About book Ghosts Of Spain: Travels Through Spain And Its Silent Past (2007)

In recent years, I have made a friend in the last surviving member of the Interior Directorate (DI), the anarchist exile clandestine committee dedicated to the assassination of Generalissimo Francisco Franco. From plans to bomb him en route to work, to the audacious plan to bomb him from the air when he visited the yacht races off San Sebastian in 1944, the attempts all sadly failed. But my friend today is involved in unravelling the "Pact of Forgetting" that allowed mass graves created by the Francoist-Falangist state to fester under the skin of the Spanish body politic for decades after the right's Nazi and Fascist sponsored victory in 1939. Giles Tremlett does a great job of shining an unflinching light into Spain's dark corners, like interacting with unrepentant veterans of the Division Azul who fought on the Eastern Front for Hitler, or rather against Bolshevism. One of the gems that comes to light is right-wing "communist" former dictator Fidel Castro's life-long friendship with Manuel Fraga Irbarne, Franco's interior minister (and thus responsible for the judicial execution of perhaps 220,000 Republican loyalists after the defeat of the Spanish Revolution in 1939) and the longest serving Francoist in Spain. That Fraga Irbarne's bodyguard was, until outed, the former leader of the ultra-right Argentine Anti-Communist Alliance (Triple A) death squad responsible for massacres in Argentina, is another question mark against Castro's true politics (though this is hardly Tremlett's focus). But devastating details like that deliver far more than expected of a retrospective on a country still shrouded in the expedient myths of a murderous right that is again taking seats in European parliaments. A perhaps unintentionally cautionary tale.
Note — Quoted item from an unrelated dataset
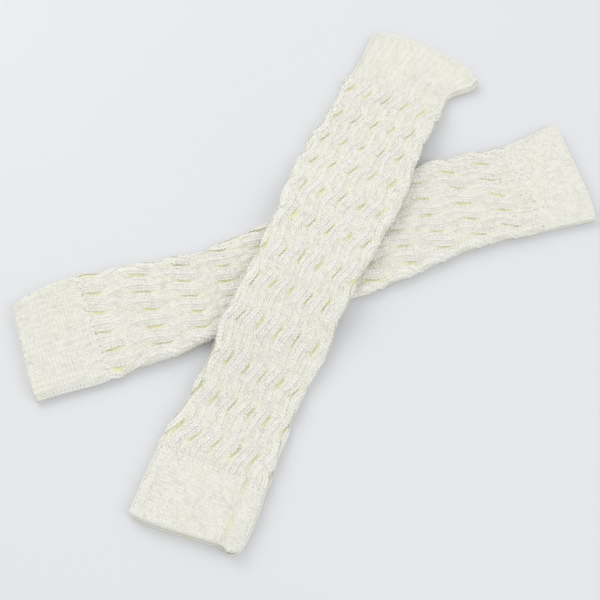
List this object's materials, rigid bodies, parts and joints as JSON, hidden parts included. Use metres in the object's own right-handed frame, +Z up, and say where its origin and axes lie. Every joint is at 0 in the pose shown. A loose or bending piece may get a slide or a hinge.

An extended piece of journalism drawing on the author's own experiences of living and working in Spain as a Guardian newspaper reporter. It has a broad sweep and is rife with generalisations. Ghosts may or may not cover what interests any particular reader. I found the coverage of Valencia (the third biggest city in Spain) to be very scanty (the author has lived in Barcelona and Madrid but apparently not Valencia). Everything from the arguments between 'Valencian' and 'Catalan' speakers about their language(s) (mentioned but not fully explored) to the role of Ruta Destroy (which may have been based in Valencia but drew clubbers from all over Spain) in the post-dictatorship 1980s/1990s era of cultural excess, and much else in the Community of Valencia, could have loomed much larger. Benidorm does get relatively generous treatment but if you move into the mountains in the Valencian region somewhere like Xativa (important as an early - probably the first - centre of paper making in Europe, and also historically as a centre of Islamic scholarship) doesn't get a mention. While the Community of Valencia is the part of the Iberian Peninsula that most intrigues me, if you are fascinated by say Extremadura, you may also be disappointed by the slim coverage of that region. The book will work best for northern European tourists to Spain who'd like to know a bit more about the places they are most likely to find themselves visiting, done at 'quality' newspaper level rather than in-depth. There is plenty in Tremlett's book that you wouldn't get in a regular city guide and it is a very easy read.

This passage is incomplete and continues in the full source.